** begin **
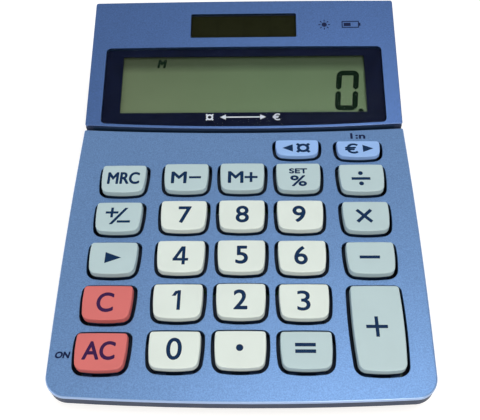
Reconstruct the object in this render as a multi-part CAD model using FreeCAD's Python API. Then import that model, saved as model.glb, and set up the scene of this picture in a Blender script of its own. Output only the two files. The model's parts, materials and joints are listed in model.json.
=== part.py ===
import FreeCAD, Part
import math
import os

from FreeCAD import Vector

# Desktop calculator: a wedge-shaped case with twenty-six keys, a tilted display and a solar cell.
# Millimetres. X runs to the right, Y from the user to the back, Z up from the table.
# The origin lies on the table, in the middle of the outline as seen from above.

# Overall form
front_height = 9.3
keyboard_tilt = 4.0
display_tilt = 17.9
foot_stand = 1.0
groove_width = 1.6

# Key holes and the webs between them, measured along the keyboard slope from its front edge
hole_width = 15.6
hole_length = 12.4
small_hole_length = 8.5
inner_web = 1.65
outer_web = 3.7
side_margin = 7.75
row_web = 1.6
small_row_web = 1.2
front_margin = 7.2
rear_margin = 3.4
row_bow = 0.67

# Outline of one key hole: widest behind its middle, narrower towards the front, with bowed ends
hole_front_taper = 0.8
hole_rear_taper = 0.22
hole_widest_share = 0.17
hole_front_bulge = 0.7
hole_rear_bulge = 0.12
hole_front_radius = 3.2
hole_rear_radius = 1.9

# Outline seen from above: straight sides at the rear that draw in towards a bowed front edge
side_straight = 58.0
side_draw = 1.95
front_bow = 1.5
rear_bow = 0.3
groove_bow = 1.6
front_corner_radius = 6.0
rear_corner_radius = 0.8
groove_corner_radius = 0.6

# Metal face plates
plate_thickness = 1.0
keyboard_edge_radius = 0.5
display_edge_radius = 0.35
hole_edge_radius = 0.15

# Key caps
key_height = 1.9
small_key_height = 1.5
key_gap = 0.95
key_draft = 0.1
key_edge_radius = 0.3
key_travel = 1.5
cap_drop = 0.1
skirt_step = 0.4
key_wall = 1.0
key_roof = 1.2
plunger_radius = 1.6
rib_thickness = 0.8
tab_reach = 0.45
tab_thickness = 0.8
tab_width = 2.4
tab_offset = 3.6
tab_clearance = 0.2

# Plastic case
case_inset = 0.15
case_wall = 1.8
key_deck = 1.3
display_deck = 1.4
case_hole_margin = 0.2
parting_depth = 4.2
groove_depth = 1.6
groove_wall = 1.2
lower_step = 0.2
lower_taper = 4.5
lower_edge_radius = 1.5
floor_thickness = 1.4
lip_height = 1.0
lip_thickness = 0.8
lip_clearance = 0.2

# Display window, its printed bezel and the glass cell under them
bezel_side_margin = 5.2
bezel_front = 0.95
bezel_length = 30.3
bezel_bow = 1.4
bezel_rear_bow = 0.3
bezel_corner_radius = 1.5
window_setback = 0.1
window_thickness = 1.2
window_edge = 0.2
bezel_thickness = 0.3
view_side_frame = 5.75
view_front_frame = 5.7
view_rear_frame = 2.9
view_corner_radius = 0.3
view_margin = 0.8
fit_clearance = 0.1
glass_side_margin = 2.9
glass_front_margin = 2.15
glass_rear_margin = 0.7
contact_ledge = 2.5
glass_thickness = 0.7
polariser_thickness = 0.2
polariser_margin = 1.0
locating_rib = 1.0
locating_gap = 0.3
rear_rib_near = 17.7
rear_rib_far = 31.0

# Holder that clamps the glass cell from behind
holder_thickness = 1.2
holder_side_reach = 1.1
holder_front_margin = 5.05
holder_rear_margin = 0.45
holder_corner_radius = 1.5
holder_frame = 5.0
holder_screw_side = 1.8
holder_screw_near = 3.7
holder_screw_far = 4.3
holder_screw_web = 0.3

# Solar cell and its window
solar_gap = 3.95
solar_width = 36.4
solar_length = 9.5
solar_rear_margin = 5.6
solar_corner_radius = 0.5
solar_cell_thickness = 1.1
solar_floor = 1.0
solar_pad_margin = 2.5
solar_wire_hole_radius = 0.9
solar_wire_across = 14.0

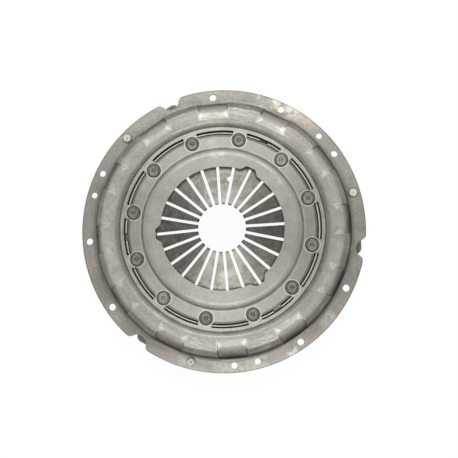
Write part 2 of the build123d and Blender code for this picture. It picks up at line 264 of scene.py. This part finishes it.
# Spots of wear: angle, radius and reach
CREST_RUBS = (
    (287.5, 0.186, 0.026),
    (252.0, 0.183, 0.016),
    (270.0, 0.188, 0.018),
    (76.0, 0.189, 0.028),
    (92.0, 0.184, 0.022),
    (53.0, 0.180, 0.020),
    (300.0, 0.181, 0.014),
    (92.0, 0.1385, 0.014),
    (91.3, 0.1160, 0.009),
    (86.0, 0.1170, 0.007),
    (147.6, 0.1440, 0.009),
    (33.7, 0.1155, 0.008),
    (300.0, 0.1400, 0.010),
    (20.0, 0.1200, 0.008),
)
BROWN_SPOTS = ((59.3, 0.219, 0.026), (65.0, 0.221, 0.016))
PALE_SPOTS = (
    (67.7, 0.224, 0.018),
    (55.3, 0.2235, 0.018),
    (62.5, 0.2245, 0.014),
    (295.0, 0.224, 0.014),
)
WALL_GRIME = (305.0, 0.2045, 0.33)
WIPED_FINGERS = (263.0, 0.066, 0.058)
CREST_RUB_SHARE = 0.62

# The flange's spots, with their colour and the blotches that break them up
FLANGE_SPOTS = ((BROWN_SPOTS, BROWN_STAIN, BROAD_SPOTS), (PALE_SPOTS, RUBBED_STEEL, SMALL_SPOTS))

# The left and right sides: angle, share of the hump rubbed paler and share of the land made dirtier,
# with the radius and the reach of each zone
SIDE_WEAR = ((-4.6, 0.26, 0.45), (175.4, 0.45, 0.35))
SIDE_HUMP_RADIUS = 0.186
SIDE_HUMP_REACH = 0.16
SIDE_LAND_RADIUS = 0.145
SIDE_LAND_REACH = 0.13

# Patches on the flange: angle, reach, share and colour
PATCH_RADIUS = 0.215
FLANGE_PATCHES = (
    (268.0, 0.110, 0.6, CLEAN_STEEL),
    (345.0, 0.120, 0.4, DULL_STEEL),
    (92.0, 0.080, 0.3, DULL_STEEL),
    (54.0, 0.060, 0.75, TAN_STEEL),
    (278.0, 0.055, 0.6, WORN_STEEL),
    (315.0, 0.020, 0.6, BRIGHT_STEEL),
    (250.0, 0.020, 0.6, BRIGHT_STEEL),
)

# The two fulcrum rivet heads that are rubbed to a paler tan
TAN_HEAD_ANGLES = (45.0, 225.0)
TAN_HEAD_REACH = 0.013
TAN_HEAD_SHARE = 0.6

# The share of a soft shape's size where it has reached its full strength
SOFT_CORE = 0.3
SPECK_CORE = 0.4

# Sockets of the Mix node for colours, which shares its sockets' names between kinds of value
MIX_SHARE = 0
MIX_FIRST = 6
MIX_SECOND = 7
MIX_RESULT = 2


def at(angle, radius, height=0.0):
    """A point of the frame from its angle, its radius and its height."""
    return (radius * cos(radians(angle)), radius * sin(radians(angle)), height)


def feed(tree, socket, value):
    """Sets a socket to a constant, or links it when the value is another socket."""
    if isinstance(value, bpy.types.NodeSocket):
        tree.links.new(value, socket)
    else:
        socket.default_value = value


def maths(tree, operation, first, second=0.0, clamp=False):
    """One Math node."""
    made = tree.nodes.new("ShaderNodeMath")
    made.operation = operation
    made.use_clamp = clamp
    feed(tree, made.inputs[0], first)
    feed(tree, made.inputs[1], second)
    return made.outputs[0]


def ramp(tree, value, low, high, out_low=0.0, out_high=1.0):
    """A smooth map from one range to another."""
    made = tree.nodes.new("ShaderNodeMapRange")
    made.interpolation_type = "SMOOTHSTEP"
    feed(tree, made.inputs["Value"], value)
    for key, number in (("From Min", low), ("From Max", high), ("To Min", out_low), ("To Max", out_high)):
        made.inputs[key].default_value = number
    return made.outputs["Result"]


def mixed(tree, share, first, second):
    """Two colours mixed by a share."""
    made = tree.nodes.new("ShaderNodeMix")
    made.data_type = "RGBA"
    feed(tree, made.inputs[MIX_SHARE], share)
    feed(tree, made.inputs[MIX_FIRST], first)
    feed(tree, made.inputs[MIX_SECOND], second)
    return made.outputs[MIX_RESULT]


def painted(tree, colour, tint, *masks):
    """A colour under a tint, as strong as the product of its masks, the last of which may be a number."""
    share = masks[0]
    for mask in masks[1:]:
        share = maths(tree, "MULTIPLY", share, mask)
    return mixed(tree, share, colour, tint)


def place(tree):
    """The position in the row frame."""
    return tree.nodes.new("ShaderNodeTexCoord").outputs["Object"]


def split_place(tree):
    """The three coordinates of the position."""
    parts = tree.nodes.new("ShaderNodeSeparateXYZ")
    feed(tree, parts.inputs[0], place(tree))
    return parts.outputs[0], parts.outputs[1], parts.outputs[2]


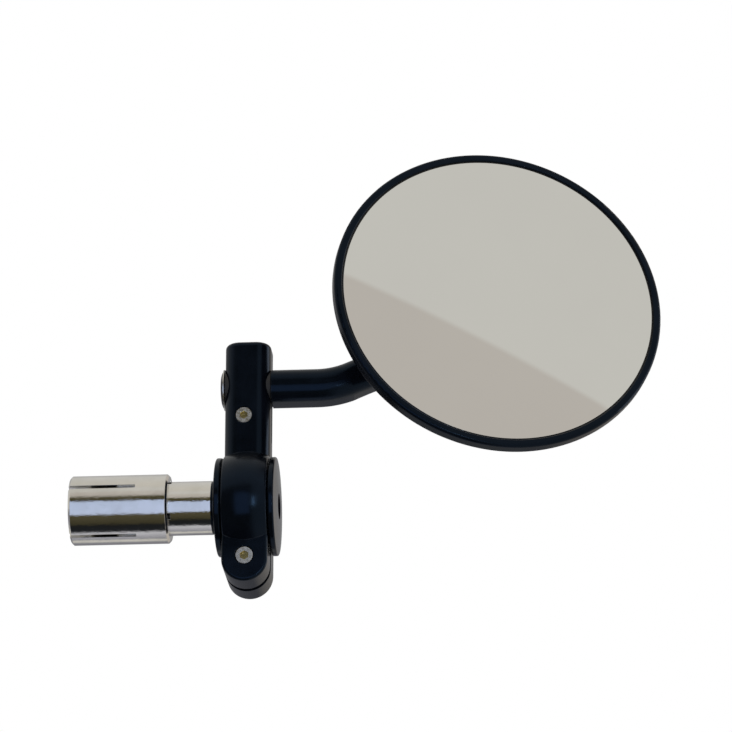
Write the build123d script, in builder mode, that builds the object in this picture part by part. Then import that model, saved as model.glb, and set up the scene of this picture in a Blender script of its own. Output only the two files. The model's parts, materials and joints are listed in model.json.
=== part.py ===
from build123d import *
from math import cos, radians, sin
import os

os.makedirs("parts", exist_ok=True)

# Right-hand bar-end mirror. Millimetres. The origin is on the handlebar axis, in the
# plane of the bar end. +X points outboard, +Z runs up the post and the rider is at -Y.

# Hub that sits against the bar end
flange_radius = 11.85
flange_thickness = 1.5
barrel_radius = 9.0
cap_face = 12.9
cap_rim_end = 14.3
cap_dome_end = 14.7
cap_dome_fullness = 0.7
spigot_outer_radius = 6.8
spigot_inner_radius = 5.6
spigot_end = 10.3
key_hole_radius = 3.1
fixed_play = 0.02
edge_round = 0.4

# Draw bolt and its washer
bolt_passage_radius = 3.2
head_bore_radius = 5.3
head_seat = 5.5
bolt_washer_radius = 5.1
bolt_washer_thickness = 1.0
bolt_radius = 2.95
bolt_head_radius = 4.9
bolt_head_start = 6.7
bolt_head_end = 12.0
bolt_tip = -30.0
bolt_key_across_flats = 5.0
bolt_key_depth = 3.0

# Expanding plug inside the bar
spacer_radius = 6.0
spacer_thickness = 0.8
expander_radius = 6.45
expander_tip = -24.0
expander_slot_end = -10.8
expander_slot_width = 1.5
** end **
| Task details |
Within the material above, transcribe exactly the lines that run from the line holding "Write the build123d" through the line holding "bolt_key_depth = 3.0".

| Response |
Write the build123d script, in builder mode, that builds the object in this picture part by part. Then import that model, saved as model.glb, and set up the scene of this picture in a Blender script of its own. Output only the two files. The model's parts, materials and joints are listed in model.json.
=== part.py ===
from build123d import *
from math import cos, radians, sin
import os

os.makedirs("parts", exist_ok=True)

# Right-hand bar-end mirror. Millimetres. The origin is on the handlebar axis, in the
# plane of the bar end. +X points outboard, +Z runs up the post and the rider is at -Y.

# Hub that sits against the bar end
flange_radius = 11.85
flange_thickness = 1.5
barrel_radius = 9.0
cap_face = 12.9
cap_rim_end = 14.3
cap_dome_end = 14.7
cap_dome_fullness = 0.7
spigot_outer_radius = 6.8
spigot_inner_radius = 5.6
spigot_end = 10.3
key_hole_radius = 3.1
fixed_play = 0.02
edge_round = 0.4

# Draw bolt and its washer
bolt_passage_radius = 3.2
head_bore_radius = 5.3
head_seat = 5.5
bolt_washer_radius = 5.1
bolt_washer_thickness = 1.0
bolt_radius = 2.95
bolt_head_radius = 4.9
bolt_head_start = 6.7
bolt_head_end = 12.0
bolt_tip = -30.0
bolt_key_across_flats = 5.0
bolt_key_depth = 3.0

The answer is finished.